## Task instructions
The first line to copy is the one with "clear_scene()"; the last is the one with "world = obj.matrix_world.copy()". Copy each line in that range exactly, leaving out all others.

*** Supplied entries ***

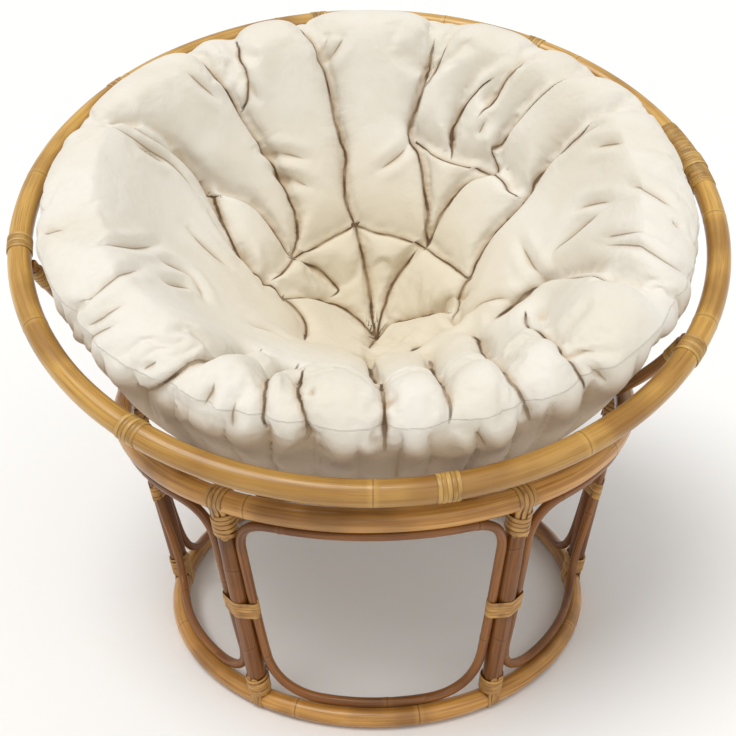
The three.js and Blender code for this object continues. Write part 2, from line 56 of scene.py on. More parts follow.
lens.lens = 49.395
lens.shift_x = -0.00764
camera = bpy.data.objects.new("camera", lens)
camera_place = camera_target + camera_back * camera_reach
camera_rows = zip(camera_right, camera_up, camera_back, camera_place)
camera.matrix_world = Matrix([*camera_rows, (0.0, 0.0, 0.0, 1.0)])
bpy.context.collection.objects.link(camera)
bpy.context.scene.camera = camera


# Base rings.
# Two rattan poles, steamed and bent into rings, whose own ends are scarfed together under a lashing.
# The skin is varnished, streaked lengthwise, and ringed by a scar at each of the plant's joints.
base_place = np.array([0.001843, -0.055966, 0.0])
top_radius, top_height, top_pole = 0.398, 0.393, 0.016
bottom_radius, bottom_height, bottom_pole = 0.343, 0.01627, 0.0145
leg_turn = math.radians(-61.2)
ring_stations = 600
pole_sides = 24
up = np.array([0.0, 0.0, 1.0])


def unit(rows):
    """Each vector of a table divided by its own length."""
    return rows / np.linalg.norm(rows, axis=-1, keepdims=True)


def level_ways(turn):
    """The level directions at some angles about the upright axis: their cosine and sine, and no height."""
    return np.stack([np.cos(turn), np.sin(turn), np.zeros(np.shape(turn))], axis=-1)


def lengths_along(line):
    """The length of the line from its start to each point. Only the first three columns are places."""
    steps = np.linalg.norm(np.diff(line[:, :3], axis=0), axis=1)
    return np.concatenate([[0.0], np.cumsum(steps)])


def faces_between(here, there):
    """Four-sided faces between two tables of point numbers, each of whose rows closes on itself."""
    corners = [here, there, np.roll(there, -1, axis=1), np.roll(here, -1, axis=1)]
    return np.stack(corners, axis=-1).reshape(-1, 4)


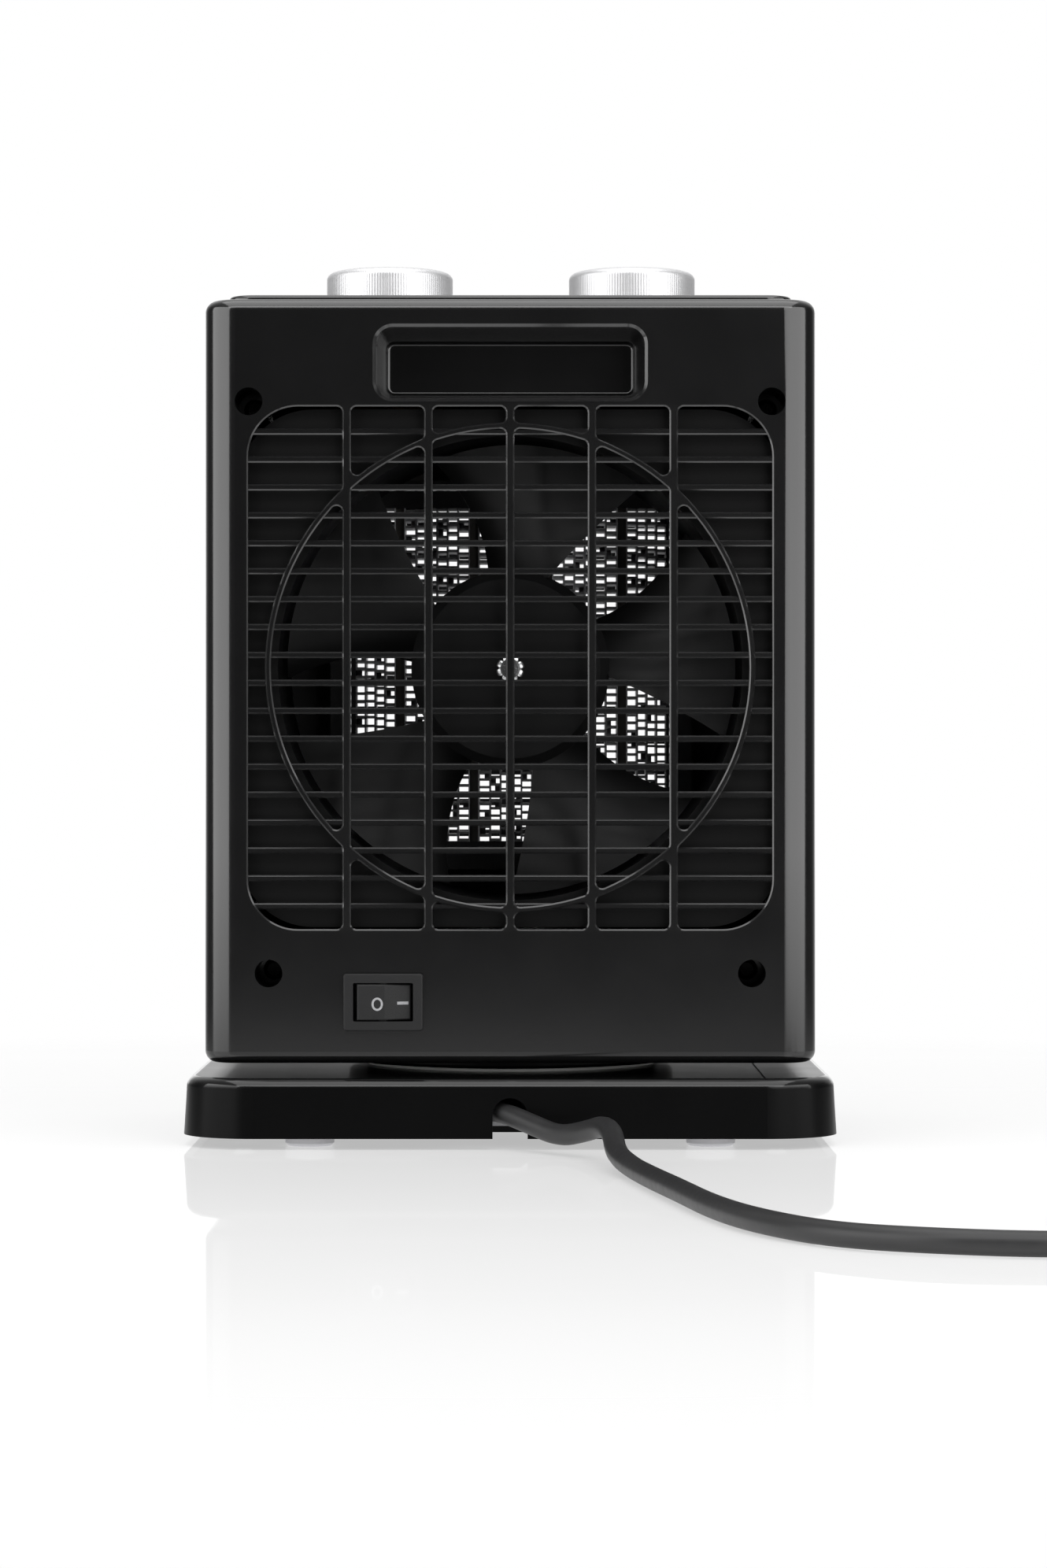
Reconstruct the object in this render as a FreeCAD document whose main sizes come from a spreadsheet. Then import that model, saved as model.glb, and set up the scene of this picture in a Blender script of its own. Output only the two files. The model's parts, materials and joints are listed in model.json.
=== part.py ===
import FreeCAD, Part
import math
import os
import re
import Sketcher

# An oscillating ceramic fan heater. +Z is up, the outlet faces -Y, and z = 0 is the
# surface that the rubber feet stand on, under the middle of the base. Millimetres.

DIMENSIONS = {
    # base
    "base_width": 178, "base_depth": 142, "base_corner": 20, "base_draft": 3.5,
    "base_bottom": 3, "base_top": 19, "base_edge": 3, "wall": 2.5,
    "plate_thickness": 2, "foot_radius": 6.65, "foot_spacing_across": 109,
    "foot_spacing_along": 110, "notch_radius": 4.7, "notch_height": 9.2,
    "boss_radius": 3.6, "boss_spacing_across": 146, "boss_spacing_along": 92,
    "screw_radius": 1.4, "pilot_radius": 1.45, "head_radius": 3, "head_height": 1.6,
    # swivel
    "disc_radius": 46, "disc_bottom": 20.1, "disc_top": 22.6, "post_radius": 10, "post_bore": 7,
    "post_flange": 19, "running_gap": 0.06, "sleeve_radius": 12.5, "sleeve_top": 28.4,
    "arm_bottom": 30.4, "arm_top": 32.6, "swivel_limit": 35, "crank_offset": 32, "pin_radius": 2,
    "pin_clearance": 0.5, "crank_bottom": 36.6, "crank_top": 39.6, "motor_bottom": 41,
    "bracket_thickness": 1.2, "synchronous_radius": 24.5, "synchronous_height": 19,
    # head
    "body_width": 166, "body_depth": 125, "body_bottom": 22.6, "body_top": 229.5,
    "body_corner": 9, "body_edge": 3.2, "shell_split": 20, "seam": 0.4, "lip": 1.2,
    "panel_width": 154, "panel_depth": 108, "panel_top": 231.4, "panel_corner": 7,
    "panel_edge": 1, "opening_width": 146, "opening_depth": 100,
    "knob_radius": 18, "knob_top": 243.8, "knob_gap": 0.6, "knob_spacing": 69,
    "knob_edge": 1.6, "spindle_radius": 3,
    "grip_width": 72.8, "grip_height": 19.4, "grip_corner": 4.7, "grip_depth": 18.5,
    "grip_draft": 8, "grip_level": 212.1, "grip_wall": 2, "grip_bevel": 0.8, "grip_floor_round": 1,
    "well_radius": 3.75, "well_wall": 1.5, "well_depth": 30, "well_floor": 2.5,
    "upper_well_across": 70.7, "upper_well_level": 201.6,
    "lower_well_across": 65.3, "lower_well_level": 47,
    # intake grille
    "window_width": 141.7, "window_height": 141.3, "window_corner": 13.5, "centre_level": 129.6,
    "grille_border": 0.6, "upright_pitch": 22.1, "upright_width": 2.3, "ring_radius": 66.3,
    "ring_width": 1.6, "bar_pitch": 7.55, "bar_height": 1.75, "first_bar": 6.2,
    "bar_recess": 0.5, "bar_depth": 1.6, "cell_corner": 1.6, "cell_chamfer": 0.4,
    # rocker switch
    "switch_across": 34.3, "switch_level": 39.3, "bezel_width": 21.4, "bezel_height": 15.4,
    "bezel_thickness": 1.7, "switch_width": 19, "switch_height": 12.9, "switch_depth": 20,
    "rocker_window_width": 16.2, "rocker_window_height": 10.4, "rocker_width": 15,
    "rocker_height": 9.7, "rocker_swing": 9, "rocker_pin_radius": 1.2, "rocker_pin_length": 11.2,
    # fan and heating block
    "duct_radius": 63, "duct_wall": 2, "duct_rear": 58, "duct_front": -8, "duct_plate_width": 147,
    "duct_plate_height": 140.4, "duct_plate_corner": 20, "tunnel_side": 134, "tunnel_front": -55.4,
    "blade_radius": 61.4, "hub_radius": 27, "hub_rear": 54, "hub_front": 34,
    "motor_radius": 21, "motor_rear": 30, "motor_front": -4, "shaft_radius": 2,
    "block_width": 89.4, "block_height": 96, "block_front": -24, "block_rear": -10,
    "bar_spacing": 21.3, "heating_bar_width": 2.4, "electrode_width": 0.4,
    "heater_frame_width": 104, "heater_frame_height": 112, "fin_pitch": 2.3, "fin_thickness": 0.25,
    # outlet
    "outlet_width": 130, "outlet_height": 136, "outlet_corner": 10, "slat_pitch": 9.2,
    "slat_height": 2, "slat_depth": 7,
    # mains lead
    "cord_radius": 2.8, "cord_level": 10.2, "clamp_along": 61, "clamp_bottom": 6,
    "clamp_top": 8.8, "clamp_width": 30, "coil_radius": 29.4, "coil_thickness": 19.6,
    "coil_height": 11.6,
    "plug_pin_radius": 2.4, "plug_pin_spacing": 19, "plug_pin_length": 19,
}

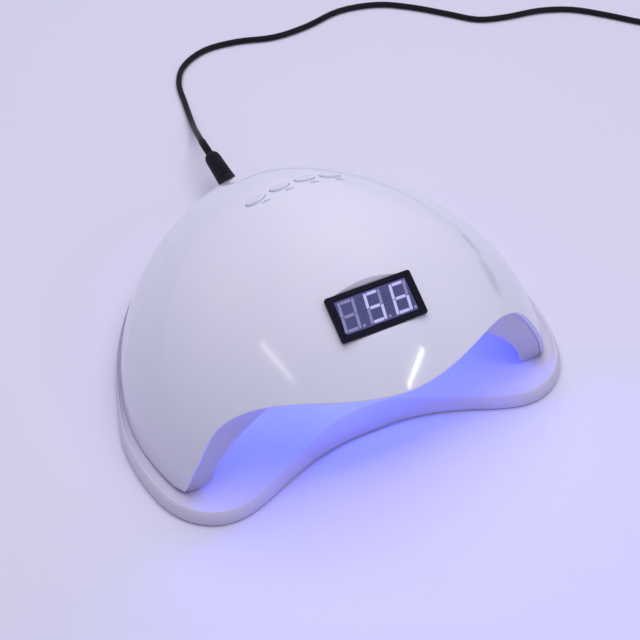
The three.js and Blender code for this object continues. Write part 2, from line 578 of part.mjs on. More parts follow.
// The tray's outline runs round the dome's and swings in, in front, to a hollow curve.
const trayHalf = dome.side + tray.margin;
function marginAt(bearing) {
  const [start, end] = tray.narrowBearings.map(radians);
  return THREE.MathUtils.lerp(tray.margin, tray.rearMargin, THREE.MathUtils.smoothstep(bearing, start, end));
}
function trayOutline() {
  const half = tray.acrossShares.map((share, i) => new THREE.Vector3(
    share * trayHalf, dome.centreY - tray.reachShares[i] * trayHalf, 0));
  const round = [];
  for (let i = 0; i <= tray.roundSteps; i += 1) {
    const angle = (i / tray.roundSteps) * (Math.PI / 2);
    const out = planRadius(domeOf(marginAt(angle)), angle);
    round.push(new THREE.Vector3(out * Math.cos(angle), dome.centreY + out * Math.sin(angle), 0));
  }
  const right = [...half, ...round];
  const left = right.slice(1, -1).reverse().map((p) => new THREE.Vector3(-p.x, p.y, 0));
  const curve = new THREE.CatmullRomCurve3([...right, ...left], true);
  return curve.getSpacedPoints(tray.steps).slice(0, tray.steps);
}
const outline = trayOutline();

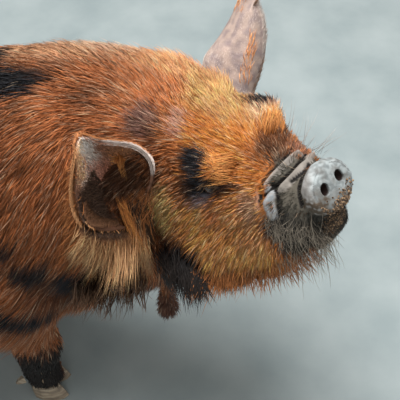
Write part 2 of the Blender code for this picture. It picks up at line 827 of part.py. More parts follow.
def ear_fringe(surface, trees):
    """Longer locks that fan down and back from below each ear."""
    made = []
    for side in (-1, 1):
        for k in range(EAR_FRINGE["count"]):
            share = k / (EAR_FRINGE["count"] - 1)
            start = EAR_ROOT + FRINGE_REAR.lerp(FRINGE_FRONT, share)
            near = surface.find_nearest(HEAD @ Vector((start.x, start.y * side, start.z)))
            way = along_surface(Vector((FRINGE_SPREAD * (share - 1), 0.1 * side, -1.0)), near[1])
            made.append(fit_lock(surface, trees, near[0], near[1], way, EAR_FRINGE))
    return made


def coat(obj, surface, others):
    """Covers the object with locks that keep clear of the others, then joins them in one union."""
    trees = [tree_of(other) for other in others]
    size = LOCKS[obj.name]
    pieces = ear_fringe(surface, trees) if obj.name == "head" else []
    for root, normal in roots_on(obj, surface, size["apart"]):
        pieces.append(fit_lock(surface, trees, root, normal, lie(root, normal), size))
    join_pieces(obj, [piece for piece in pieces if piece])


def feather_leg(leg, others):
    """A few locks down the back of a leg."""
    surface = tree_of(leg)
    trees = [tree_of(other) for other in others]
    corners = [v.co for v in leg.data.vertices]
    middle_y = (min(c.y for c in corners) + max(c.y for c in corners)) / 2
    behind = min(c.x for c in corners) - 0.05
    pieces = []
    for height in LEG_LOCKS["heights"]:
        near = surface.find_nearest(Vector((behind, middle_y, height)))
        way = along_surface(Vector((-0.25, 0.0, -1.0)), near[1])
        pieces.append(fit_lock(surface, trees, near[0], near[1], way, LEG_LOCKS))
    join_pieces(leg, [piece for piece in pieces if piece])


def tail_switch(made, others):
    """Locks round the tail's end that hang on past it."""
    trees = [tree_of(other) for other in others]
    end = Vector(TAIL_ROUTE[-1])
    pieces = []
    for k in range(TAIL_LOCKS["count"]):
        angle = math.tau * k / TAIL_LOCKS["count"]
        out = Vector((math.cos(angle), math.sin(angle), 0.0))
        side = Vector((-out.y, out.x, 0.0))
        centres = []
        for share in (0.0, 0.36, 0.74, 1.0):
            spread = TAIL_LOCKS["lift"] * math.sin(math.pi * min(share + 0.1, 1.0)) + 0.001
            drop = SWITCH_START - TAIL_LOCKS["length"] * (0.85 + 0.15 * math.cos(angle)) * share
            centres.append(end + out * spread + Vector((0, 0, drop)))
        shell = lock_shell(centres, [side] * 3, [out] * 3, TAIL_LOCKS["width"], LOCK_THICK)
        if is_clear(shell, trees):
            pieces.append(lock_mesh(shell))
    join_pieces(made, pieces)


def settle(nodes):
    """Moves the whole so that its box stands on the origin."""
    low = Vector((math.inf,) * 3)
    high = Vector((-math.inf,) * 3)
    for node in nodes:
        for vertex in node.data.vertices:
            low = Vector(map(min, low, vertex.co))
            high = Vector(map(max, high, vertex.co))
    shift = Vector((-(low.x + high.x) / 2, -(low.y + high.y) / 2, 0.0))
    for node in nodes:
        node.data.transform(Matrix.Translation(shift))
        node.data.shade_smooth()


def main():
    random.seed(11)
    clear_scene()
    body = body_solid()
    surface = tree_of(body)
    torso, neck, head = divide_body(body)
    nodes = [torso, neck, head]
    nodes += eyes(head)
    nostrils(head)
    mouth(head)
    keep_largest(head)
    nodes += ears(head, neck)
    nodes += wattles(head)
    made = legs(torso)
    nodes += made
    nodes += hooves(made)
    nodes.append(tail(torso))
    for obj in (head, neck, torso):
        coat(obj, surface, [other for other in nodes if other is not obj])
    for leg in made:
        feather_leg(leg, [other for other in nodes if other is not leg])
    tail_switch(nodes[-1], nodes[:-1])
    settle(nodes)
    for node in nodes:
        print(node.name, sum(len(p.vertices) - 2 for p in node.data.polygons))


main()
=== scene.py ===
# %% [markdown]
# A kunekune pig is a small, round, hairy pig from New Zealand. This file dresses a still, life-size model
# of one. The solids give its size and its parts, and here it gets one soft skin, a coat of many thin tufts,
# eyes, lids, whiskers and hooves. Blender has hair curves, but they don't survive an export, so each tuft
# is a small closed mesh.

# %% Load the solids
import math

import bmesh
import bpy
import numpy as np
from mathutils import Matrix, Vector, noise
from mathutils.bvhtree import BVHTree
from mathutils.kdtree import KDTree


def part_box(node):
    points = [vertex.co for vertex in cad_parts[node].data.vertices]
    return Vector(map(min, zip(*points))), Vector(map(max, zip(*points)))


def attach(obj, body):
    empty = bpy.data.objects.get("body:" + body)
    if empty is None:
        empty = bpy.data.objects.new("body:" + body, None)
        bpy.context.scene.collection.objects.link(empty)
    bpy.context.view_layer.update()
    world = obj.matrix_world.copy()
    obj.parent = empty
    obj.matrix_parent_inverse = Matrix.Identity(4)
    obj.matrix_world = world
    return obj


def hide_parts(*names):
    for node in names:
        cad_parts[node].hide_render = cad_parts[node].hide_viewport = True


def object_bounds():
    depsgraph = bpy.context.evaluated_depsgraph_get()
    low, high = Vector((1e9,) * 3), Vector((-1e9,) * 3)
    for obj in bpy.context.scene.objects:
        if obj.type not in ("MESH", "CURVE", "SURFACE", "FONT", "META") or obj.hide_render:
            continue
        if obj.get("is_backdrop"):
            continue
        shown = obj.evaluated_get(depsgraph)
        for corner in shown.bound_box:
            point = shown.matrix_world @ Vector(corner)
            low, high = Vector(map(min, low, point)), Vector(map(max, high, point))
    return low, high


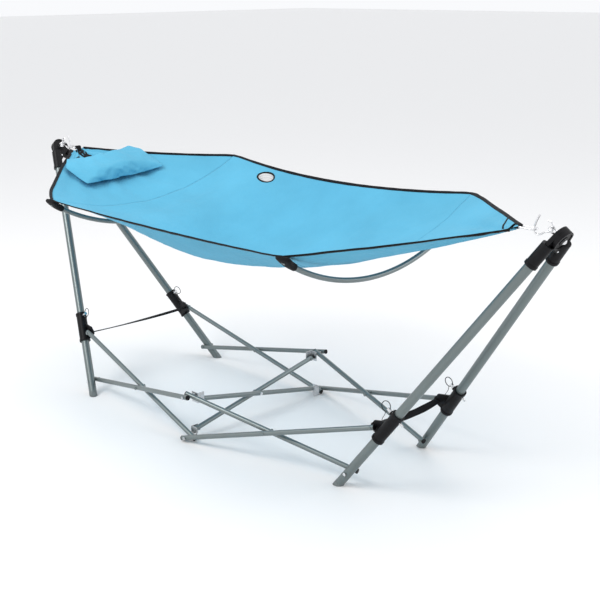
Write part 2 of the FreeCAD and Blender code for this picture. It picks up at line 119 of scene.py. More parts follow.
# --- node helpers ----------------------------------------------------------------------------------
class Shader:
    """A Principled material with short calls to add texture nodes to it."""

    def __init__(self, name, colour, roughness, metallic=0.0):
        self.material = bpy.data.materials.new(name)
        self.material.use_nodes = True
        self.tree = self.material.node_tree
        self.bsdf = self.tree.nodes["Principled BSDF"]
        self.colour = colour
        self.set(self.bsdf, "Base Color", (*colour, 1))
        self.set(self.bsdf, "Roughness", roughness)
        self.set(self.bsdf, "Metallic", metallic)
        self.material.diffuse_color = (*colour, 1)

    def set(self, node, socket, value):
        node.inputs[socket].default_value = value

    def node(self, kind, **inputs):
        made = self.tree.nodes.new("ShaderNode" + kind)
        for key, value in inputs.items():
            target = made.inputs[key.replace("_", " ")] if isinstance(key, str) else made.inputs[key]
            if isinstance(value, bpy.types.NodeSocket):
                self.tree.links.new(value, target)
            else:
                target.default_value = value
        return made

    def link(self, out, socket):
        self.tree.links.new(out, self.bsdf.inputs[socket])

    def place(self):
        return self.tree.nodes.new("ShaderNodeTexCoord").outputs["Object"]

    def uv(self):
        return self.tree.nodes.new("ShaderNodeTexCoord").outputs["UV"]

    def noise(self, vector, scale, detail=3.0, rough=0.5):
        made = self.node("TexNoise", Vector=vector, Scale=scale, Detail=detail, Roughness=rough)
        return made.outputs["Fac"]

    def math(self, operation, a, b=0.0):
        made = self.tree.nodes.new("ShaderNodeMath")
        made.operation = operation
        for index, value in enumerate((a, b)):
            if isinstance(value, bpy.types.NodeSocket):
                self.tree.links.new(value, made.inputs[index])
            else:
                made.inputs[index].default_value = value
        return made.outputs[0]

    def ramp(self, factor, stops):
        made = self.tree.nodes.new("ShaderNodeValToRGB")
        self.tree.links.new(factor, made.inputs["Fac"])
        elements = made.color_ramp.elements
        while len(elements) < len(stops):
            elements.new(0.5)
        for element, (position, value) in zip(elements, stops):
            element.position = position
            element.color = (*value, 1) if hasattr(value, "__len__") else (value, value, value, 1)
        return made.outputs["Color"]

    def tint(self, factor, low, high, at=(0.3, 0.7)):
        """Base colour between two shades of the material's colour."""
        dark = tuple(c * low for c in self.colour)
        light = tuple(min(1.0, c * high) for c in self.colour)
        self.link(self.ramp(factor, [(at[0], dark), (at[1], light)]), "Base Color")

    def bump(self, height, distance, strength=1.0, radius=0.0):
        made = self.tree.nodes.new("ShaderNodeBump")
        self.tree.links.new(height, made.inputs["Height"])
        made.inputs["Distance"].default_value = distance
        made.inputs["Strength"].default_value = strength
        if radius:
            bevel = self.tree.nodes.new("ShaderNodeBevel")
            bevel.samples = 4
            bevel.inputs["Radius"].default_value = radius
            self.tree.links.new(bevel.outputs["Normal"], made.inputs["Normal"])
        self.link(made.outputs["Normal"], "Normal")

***

## Expected output
    clear_scene()
    body = body_solid()
    surface = tree_of(body)
    torso, neck, head = divide_body(body)
    nodes = [torso, neck, head]
    nodes += eyes(head)
    nostrils(head)
    mouth(head)
    keep_largest(head)
    nodes += ears(head, neck)
    nodes += wattles(head)
    made = legs(torso)
    nodes += made
    nodes += hooves(made)
    nodes.append(tail(torso))
    for obj in (head, neck, torso):
        coat(obj, surface, [other for other in nodes if other is not obj])
    for leg in made:
        feather_leg(leg, [other for other in nodes if other is not leg])
    tail_switch(nodes[-1], nodes[:-1])
    settle(nodes)
    for node in nodes:
        print(node.name, sum(len(p.vertices) - 2 for p in node.data.polygons))


main()
=== scene.py ===
# %% [markdown]
# A kunekune pig is a small, round, hairy pig from New Zealand. This file dresses a still, life-size model
# of one. The solids give its size and its parts, and here it gets one soft skin, a coat of many thin tufts,
# eyes, lids, whiskers and hooves. Blender has hair curves, but they don't survive an export, so each tuft
# is a small closed mesh.

# %% Load the solids
import math

import bmesh
import bpy
import numpy as np
from mathutils import Matrix, Vector, noise
from mathutils.bvhtree import BVHTree
from mathutils.kdtree import KDTree


def part_box(node):
    points = [vertex.co for vertex in cad_parts[node].data.vertices]
    return Vector(map(min, zip(*points))), Vector(map(max, zip(*points)))


def attach(obj, body):
    empty = bpy.data.objects.get("body:" + body)
    if empty is None:
        empty = bpy.data.objects.new("body:" + body, None)
        bpy.context.scene.collection.objects.link(empty)
    bpy.context.view_layer.update()
    world = obj.matrix_world.copy()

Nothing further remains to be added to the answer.